Ramon Fernandez: Le Pari

Ramon Fernandez, winnaar van de Prix Fémina met zijn eerste roman, heeft zich tot dusver uitsluitend leren kennen als essayist. Zijn werk als zodanig maakte een bijzonder vakkundige indruk, was zeker niet minder intelligent dan ‘sorbonnard’; dat hij een boeiend essayist zou zijn, mag men met enig recht betwijfelen. Zijn roman Le Pari is door een ander denker van de N.R.F. vergeleken met een dolle autorit, na het voorzichtig stadsverkeer waartoe een werkelijk goed bestuurder in staat is. Het kan zijn dat het grote aandeel van de automobiel in deze roman iemand op zulk een vergelijking brengt, maar van een dolle autorit heeft Le Pari vrijwel niets, op enige bladzijden na in het laatste hoofdstuk, waarin een dergelijk gegeven wordt uitgewerkt; veeleer heeft dit boek van meer dan 300 dichtbedrukte bladzijden iets van het nadrukkelijke van een stoomwals. Slechts bij flitsen, in bepaalde gesprekken en overpeinzingen, bekoort de intelligentie van de schrijver, in wie men dan de essayist hoort die zich met een grotere losheid uitdrukt; daarnaast herkent men voornamelijk de stevige ijver die ook Fernandez' ander werk kenmerkte; men verwondert zich alleen over zijn onbetwistbare gaven van romancier. Tot deze gaven behoort, een onderwerp dat eigenlijk zo jeugdig en mager is als de historie van Robert Pourcieux tussen de marquise en het jongemeisje, te omgeven met zoveel bijfiguren, die alle weer zo behoorlijk verzorgd werden dat zij, ofschoon zij de lezer werkelijk niet blijven kwellen, op het ogenblik van hun onmiddellijke aanwezigheid althans geheel aanvaardbaar zijn. Het is een roman, geschreven in een land waar het

[p. 55]

voorbeeld van Stendhal nu eenmaal een krachtige steun kan zijn, maar die overigens (ook uiterlijk vermagerd) heel goed in het oeuvre van onze hollandse ‘jongeren’ had thuis gehoord. De inhoud is volkomen traditioneel en zelfs ouderwets: de titel van het hoofdstuk ‘Une héroïne démodée’ zou boven een groot deel van het boek kunnen staan; het is nauwelijks nieuwer in de verhaaltrant; de werkelijke aanbrengst van Fernandez bestaat uit de automobiel, en enkele herzieningen van nog actuele onderwerpen, als wanneer Robert aan het slot, om te rechtvaardigen dat hij Pauline op de gewoonste wijze bemint en met haar ‘het leven in wil gaan’, uitroept: ‘Plus ma “sincérité” était cynique, plus elle était fausse.
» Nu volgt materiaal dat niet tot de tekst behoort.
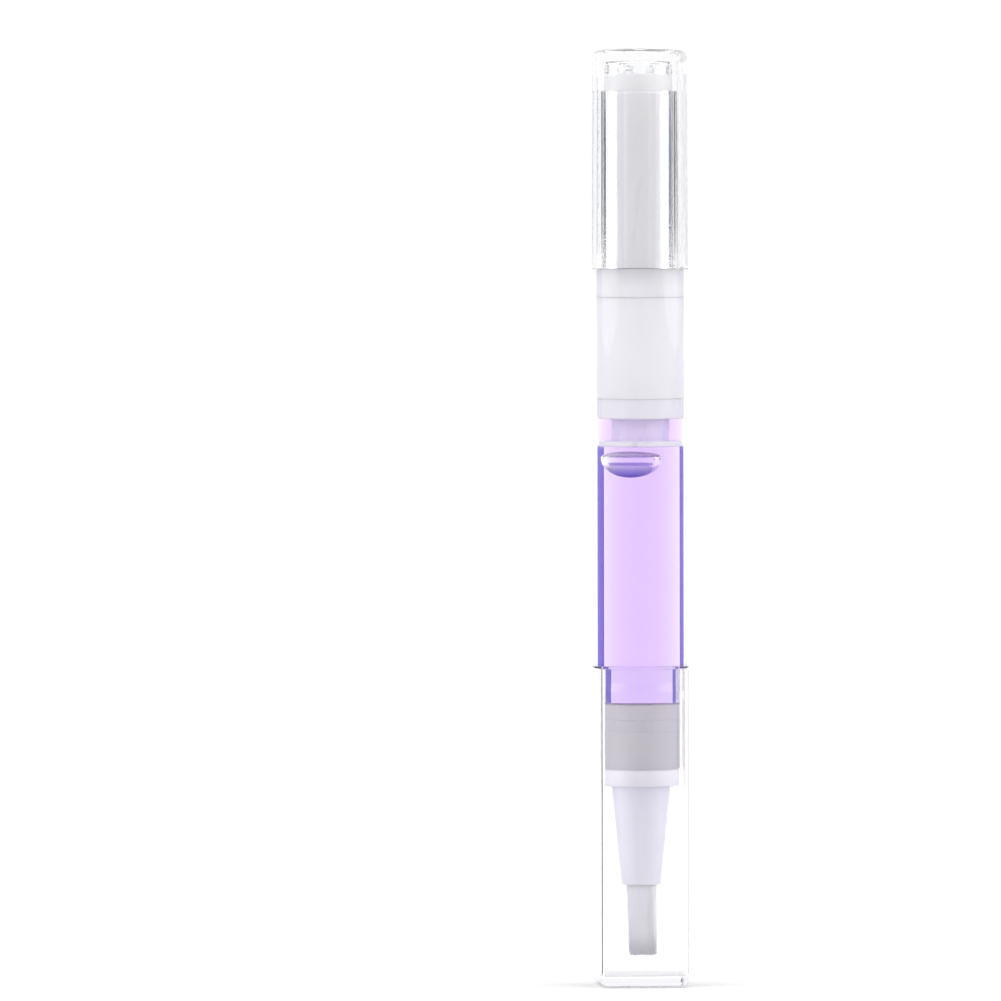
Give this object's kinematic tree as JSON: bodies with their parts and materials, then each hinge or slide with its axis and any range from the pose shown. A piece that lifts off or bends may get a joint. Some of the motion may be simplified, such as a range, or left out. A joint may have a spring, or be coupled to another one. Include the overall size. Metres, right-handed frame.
{
  "type": "twist-up cuticle oil pen",
  "caption": "Clear twist-up pen that holds cuticle oil: square turning knob, round barrel with a screw-driven piston, brush nozzle, and a square push-on cap that it stands on.",
  "frame": {"origin": "centre of the cap's base, where the pen stands", "axes": "+Z along the pen's axis, from the cap up to the knob; +Y away from the viewer, square to the cap's front face"},
  "size_m": [0.0162, 0.0162, 0.1452],
  "materials": {
    "clear_plastic": "clear, polished",
    "frosted_plastic": "translucent, softly frosted",
    "white_plastic": "white, satin",
    "lilac_oil": "clear lilac liquid",
    "white_nylon": "translucent white bristle"
  },
  "bodies": {
    "cap": {"cap": "clear_plastic"},
    "barrel": {"barrel": "clear_plastic", "nozzle": "frosted_plastic", "brush_bristles": "white_nylon", "feed_tube": "white_plastic", "oil_fill": "lilac_oil", "rear_bushing": "frosted_plastic", "ratchet_ring": "frosted_plastic"},
    "knob": {"knob": "clear_plastic", "drive_sleeve": "white_plastic"},
    "rod": {"push_rod": "white_plastic"},
    "piston": {"piston": "white_plastic"}
  },
  "joints": [
    {"name": "cap_pull_off", "type": "slide", "parent": "cap", "child": "barrel", "axis": [0, 0, 1], "range_m": [0, 0.056]},
    {"name": "knob_turn", "type": "hinge", "parent": "barrel", "child": "knob", "pos_m": [0, 0, 0.11125], "axis": [0, 0, -1], "range_deg": [0, 4500]},
    {"name": "rod_advance", "type": "slide", "parent": "knob", "child": "rod", "axis": [0, 0, -1], "range_m": [0, 0.03755]},
    {"name": "piston_advance", "type": "slide", "parent": "barrel", "child": "piston", "axis": [0, 0, -1], "range_m": [0, 0.03755], "deforming": ["oil_fill"]}
  ],
  "couplings": [
    {"joint": "rod_advance", "follows": "knob_turn", "m_per_rad": 0.00047746},
    {"joint": "piston_advance", "follows": "knob_turn", "m_per_rad": 0.00047746}
  ]
}
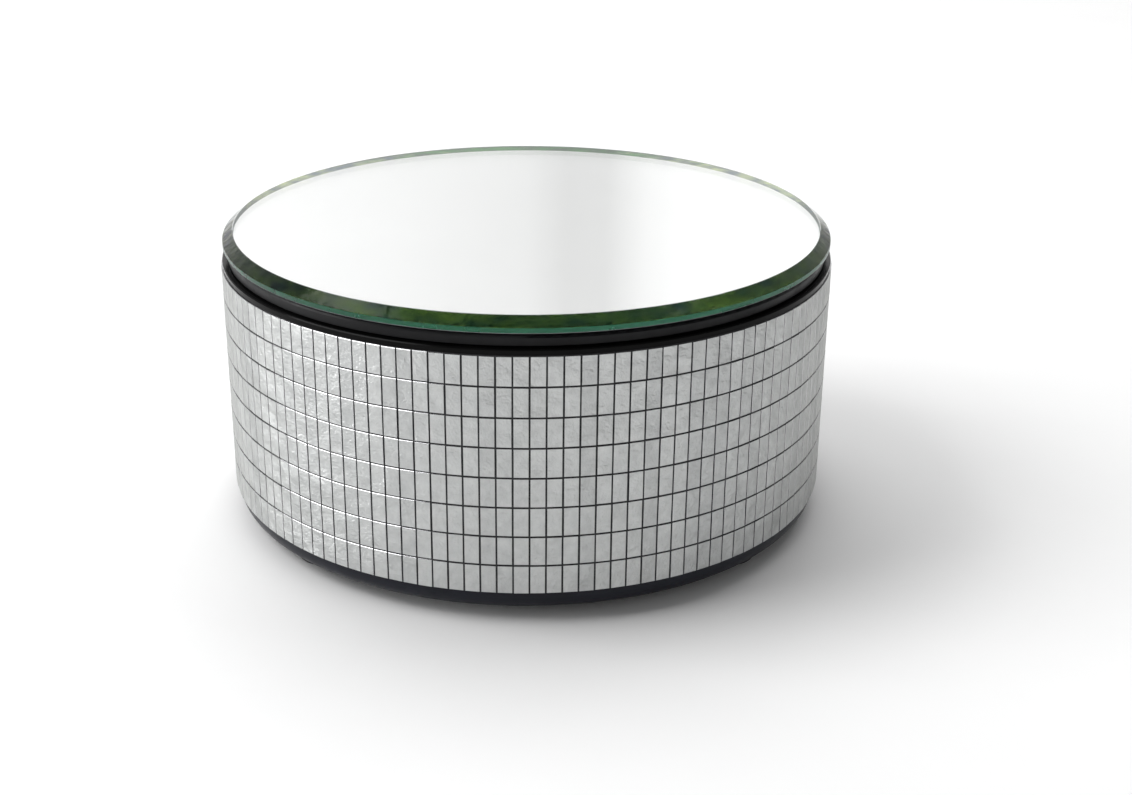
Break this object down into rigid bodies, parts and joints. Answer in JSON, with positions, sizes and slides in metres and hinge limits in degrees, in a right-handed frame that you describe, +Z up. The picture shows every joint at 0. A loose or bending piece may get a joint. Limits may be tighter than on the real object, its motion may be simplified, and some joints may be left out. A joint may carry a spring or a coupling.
{
  "type": "turntable display stand",
  "caption": "Motorised round display turntable: bevelled mirror disc turning over a black drum covered in rows of small metallic tiles, on rubber feet.",
  "frame": {"origin": "on the floor under the centre of the drum, at the bottom of the feet", "axes": "+Z up along the turning axis, -Y towards the front, +X to the right as seen from the front"},
  "size_m": [0.2018, 0.2018, 0.0965],
  "materials": {
    "mirror_glass": "clear float glass, polished bevel",
    "silvering": "mirror silver under a painted back",
    "foam_tape": "closed-cell foam",
    "platter_plastic": "satin black",
    "gear_plastic": "natural acetal",
    "screws": "zinc plated",
    "bearing_steel": "polished",
    "cage_plastic": "natural nylon",
    "housing_plastic": "satin black moulding",
    "tile_backing": "flexible dark sheet",
    "tiles": "satin reflective with bevelled edges",
    "gearbox_metal": "satin",
    "motor_metal": "satin",
    "foot_rubber": "matte",
    "inner_plastic": "moulded",
    "contact_metal": "nickel plated",
    "cell_wrap": "plain shrink wrap",
    "rocker_plastic": "glossy",
    "terminal_brass": "plain",
    "lead_sleeve": "insulation"
  },
  "bodies": {
    "drum": {"housing": "housing_plastic", "tile_backing": "tile_backing", "tile_row_1": "tiles", "tile_row_2": "tiles", "tile_row_3": "tiles", "tile_row_4": "tiles", "tile_row_5": "tiles", "tile_row_6": "tiles", "tile_row_7": "tiles", "tile_row_8": "tiles", "lower_race": "bearing_steel", "spindle": "bearing_steel", "spindle_washer": "screws", "spindle_screw": "screws", "gearbox": "gearbox_metal", "motor_can": "motor_metal", "gearbox_screws": "screws", "base_tray": "housing_plastic", "base_screws": "screws", "feet": "foot_rubber", "foot_screws": "screws", "battery_box": "inner_plastic", "box_screws": "screws", "battery_contacts": "contact_metal", "cells": "cell_wrap", "switch_case": "inner_plastic", "terminals": "terminal_brass", "leads": "lead_sleeve"},
    "platter": {"mirror_glass": "mirror_glass", "mirror_silvering": "silvering", "foam_tape": "foam_tape", "platter": "platter_plastic", "platter_gear": "gear_plastic", "gear_screws": "screws", "upper_race": "bearing_steel"},
    "cage": {"ball_cage": "cage_plastic", "bearing_balls": "bearing_steel"},
    "pinion": {"pinion": "gear_plastic", "output_shaft": "bearing_steel"},
    "door": {"battery_door": "housing_plastic"},
    "rocker": {"switch_rocker": "rocker_plastic"}
  },
  "joints": [
    {"name": "platter_spin", "type": "hinge", "parent": "drum", "child": "platter", "pos_m": [0, 0, 0.088], "axis": [0, 0, 1], "continuous": true},
    {"name": "cage_spin", "type": "hinge", "parent": "drum", "child": "cage", "pos_m": [0, 0, 0.0842], "axis": [0, 0, 1], "continuous": true},
    {"name": "pinion_spin", "type": "hinge", "parent": "drum", "child": "pinion", "pos_m": [0, 0.045, 0.085], "axis": [0, 0, 1], "continuous": true},
    {"name": "door_hinge", "type": "hinge", "parent": "drum", "child": "door", "pos_m": [0, -0.0043, 0.00475], "axis": [1, 0, 0], "range_deg": [0, 85]},
    {"name": "rocker_tilt", "type": "hinge", "parent": "drum", "child": "rocker", "pos_m": [-0.06185, 0, 0.0095], "axis": [1, 0, 0], "range_deg": [0, 20]}
  ],
  "couplings": [
    {"joint": "cage_spin", "follows": "platter_spin", "ratio": 0.5},
    {"joint": "pinion_spin", "follows": "platter_spin", "ratio": -4}
  ]
}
Ah! la sincérité, Pauline, quelle sinistre fumisterie...’ enz.

Robert Pourcieux, de held van het verhaal, is karakteristiek de held van wat men meer en meer de roman van de ‘burgermaatschappij’ noemen zal. In enkele opzichten heeft hij iets van jongemannen uit Stendhal (Octave, le duc de Montenotte uit Le Rose et le Vert), die zichzelf bewijzen willen dat het bloed van moediger voorvaderen in hen stroomt, ondanks hun ijdel bestaan: de autorit aan het eind vervangt voor Robert een duel. En de logica van Fernandez trekt enige lijnen door het boek van begin tot eind: de bocht die Robert niet nemen kan in het eerste hoofdstuk vindt haar fatale uitloper in het laatste; de nauwelijks gewaagde foto die hij van Pauline neemt, krijgt een meer dan gezwollen betekenis in de rest van beider levensloop. Dat Robert een ‘ondankbare’ held zou zijn, lijkt mij onjuist; hij is ongetwijfeld sympathiek, en als zijn verdere avonturen zullen worden opgetekend (want een vervolg wordt ‘voorzien’) heeft men voor Fernandez als romancier ook wel genoeg sympathie om desnoods een nieuwe 300 bladzijden in te gaan. Het is met deze ‘burger’-helden een vreemd geval, vooral in de laatste tijd: bij een heel groot talent worden zij zoiets als de Barnabooth van Valery Larbaud, bij minder talent zoiets als honderd direct vergeten jongemannen uit de huidige franse productie, met iets meer talent en intelligentie en veel ijver worden zij Robert Pourcieux, rij-

[p. 56]

den zij de automobiel in de franse literatuur en vullen zij een dik maar zeer leesbaar boek als Le Pari.